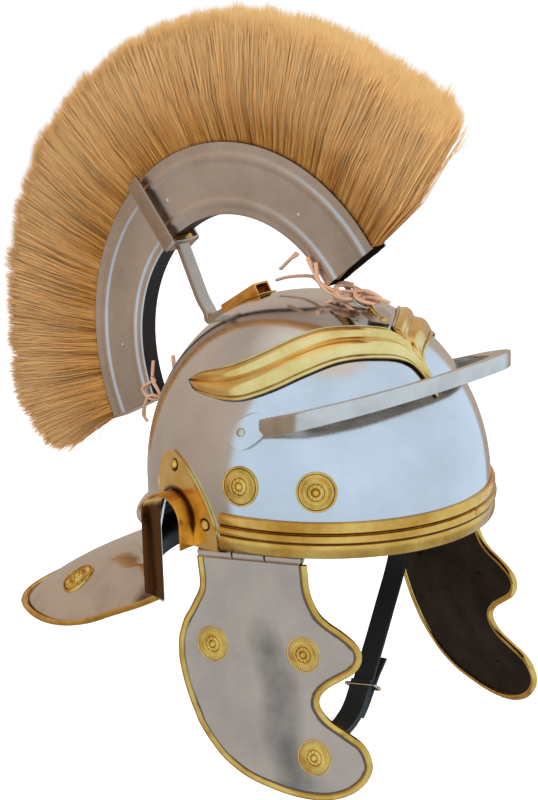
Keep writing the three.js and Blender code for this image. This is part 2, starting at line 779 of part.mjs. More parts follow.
// Length of the hair past the box, as a share of its full length, round the arc
const hairTips = [
  { turn: 0.0, length: 0.74 },
  { turn: 0.045, length: 1.0 },
  { turn: 0.09, length: 1.06 },
  { turn: 0.14, length: 0.97 },
  { turn: 0.24, length: 0.96 },
  { turn: 0.36, length: 0.92 },
  { turn: 0.46, length: 0.85 },
  { turn: 0.62, length: 0.84 },
  { turn: 0.74, length: 0.87 },
  { turn: 0.86, length: 0.94 },
  { turn: 0.94, length: 1.0 },
  { turn: 1.0, length: 1.03 },
];

function tableAt(rows, key, value, at) {
  const next = rows.findIndex((row) => row[key] >= at);
  if (next <= 0) return rows[Math.max(next, 0)][value];
  const [a, b] = [rows[next - 1], rows[next]];
  return lerp(a[value], b[value], (at - a[key]) / (b[key] - a[key]));
}

// Hair of one sector: a pressed root in the box that fans out into locks
function plumeGeometry(sector) {
  const locks = 5;
  const edge = gap / 2 / crestOuter;
  const from = sector / hairSectors;
  const to = (sector + 1) / hairSectors;
  const rootHalf = crestWidth / 2 - crestWall - gap;
  const rootInner = crestInner + crestWall + 3 * gap;
  const rearStop = rad(crestRearAngle) + (crestWall + gap) / crestInner;
  const outer = [];
  const inner = [];
  for (let i = 0; i <= locks * 2; i++) {
    const share = lerp(from, to, i / (locks * 2));
    const bend = i % 2 ? 1 : -1;
    const end = rad(crestFrontAngle) - 0.01;
    let angle = lerp(rearStop, end, share);
    if (i === 0) angle += edge;
    if (i === locks * 2) angle -= edge;
    const tip = hairLength * tableAt(hairTips, 'turn', 'length', share) * (bend > 0 ? 1 : 0.955);
    const lean = -frontLean * clamp((share - 0.9) / 0.1, 0, 1);
    const column = [0, 1, 2, 3, 4, 5].map((k) => {
      const radius = k === 0 ? rootInner : lerp(crestOuter + 1, crestOuter + tip, (k - 1) / 4);
      const half = k < 2 ? rootHalf : lerp(rootHalf, hairSpread / 2, ((k - 1) / 4) ** 0.8);
      const lock = k < 2 ? 0 : hairLockRelief * bend * Math.min(1, (k - 1) / 2);
      const tuck = k === 5 ? 0.55 : 1;
      return { x: (half + lock) * tuck, radius, angle: angle + lean * Math.max(0, (k - 1) / 4) };
    });
    outer.push(column.map((c) => crestPoint(-c.x, c.radius, c.angle)));
    inner.push(column.map((c) => crestPoint(c.x, c.radius, c.angle)));
  }
  return sheet(outer, inner);
}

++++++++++

§ Written instruction
Reproduce all data above, unchanged.

§ Answer for the task
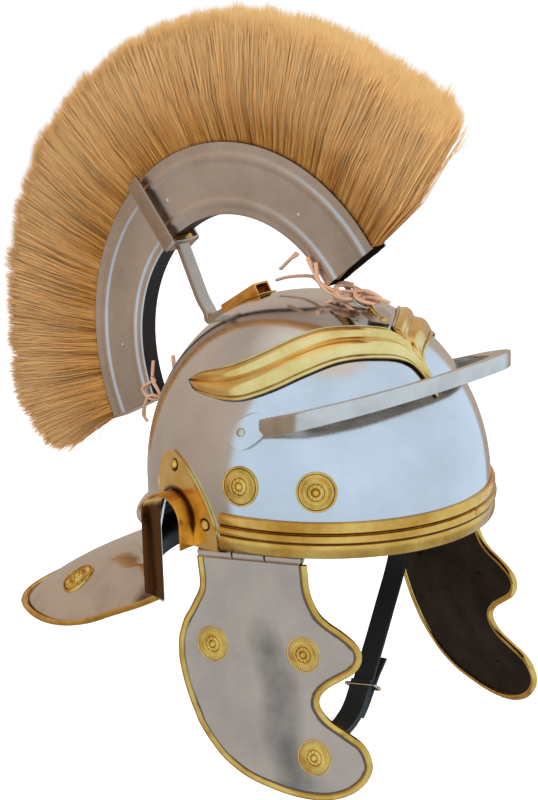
Keep writing the three.js and Blender code for this image. This is part 2, starting at line 779 of part.mjs. More parts follow.
// Length of the hair past the box, as a share of its full length, round the arc
const hairTips = [
  { turn: 0.0, length: 0.74 },
  { turn: 0.045, length: 1.0 },
  { turn: 0.09, length: 1.06 },
  { turn: 0.14, length: 0.97 },
  { turn: 0.24, length: 0.96 },
  { turn: 0.36, length: 0.92 },
  { turn: 0.46, length: 0.85 },
  { turn: 0.62, length: 0.84 },
  { turn: 0.74, length: 0.87 },
  { turn: 0.86, length: 0.94 },
  { turn: 0.94, length: 1.0 },
  { turn: 1.0, length: 1.03 },
];

function tableAt(rows, key, value, at) {
  const next = rows.findIndex((row) => row[key] >= at);
  if (next <= 0) return rows[Math.max(next, 0)][value];
  const [a, b] = [rows[next - 1], rows[next]];
  return lerp(a[value], b[value], (at - a[key]) / (b[key] - a[key]));
}

// Hair of one sector: a pressed root in the box that fans out into locks
function plumeGeometry(sector) {
  const locks = 5;
  const edge = gap / 2 / crestOuter;
  const from = sector / hairSectors;
  const to = (sector + 1) / hairSectors;
  const rootHalf = crestWidth / 2 - crestWall - gap;
  const rootInner = crestInner + crestWall + 3 * gap;
  const rearStop = rad(crestRearAngle) + (crestWall + gap) / crestInner;
  const outer = [];
  const inner = [];
  for (let i = 0; i <= locks * 2; i++) {
    const share = lerp(from, to, i / (locks * 2));
    const bend = i % 2 ? 1 : -1;
    const end = rad(crestFrontAngle) - 0.01;
    let angle = lerp(rearStop, end, share);
    if (i === 0) angle += edge;
    if (i === locks * 2) angle -= edge;
    const tip = hairLength * tableAt(hairTips, 'turn', 'length', share) * (bend > 0 ? 1 : 0.955);
    const lean = -frontLean * clamp((share - 0.9) / 0.1, 0, 1);
    const column = [0, 1, 2, 3, 4, 5].map((k) => {
      const radius = k === 0 ? rootInner : lerp(crestOuter + 1, crestOuter + tip, (k - 1) / 4);
      const half = k < 2 ? rootHalf : lerp(rootHalf, hairSpread / 2, ((k - 1) / 4) ** 0.8);
      const lock = k < 2 ? 0 : hairLockRelief * bend * Math.min(1, (k - 1) / 2);
      const tuck = k === 5 ? 0.55 : 1;
      return { x: (half + lock) * tuck, radius, angle: angle + lean * Math.max(0, (k - 1) / 4) };
    });
    outer.push(column.map((c) => crestPoint(-c.x, c.radius, c.angle)));
    inner.push(column.map((c) => crestPoint(c.x, c.radius, c.angle)));
  }
  return sheet(outer, inner);
}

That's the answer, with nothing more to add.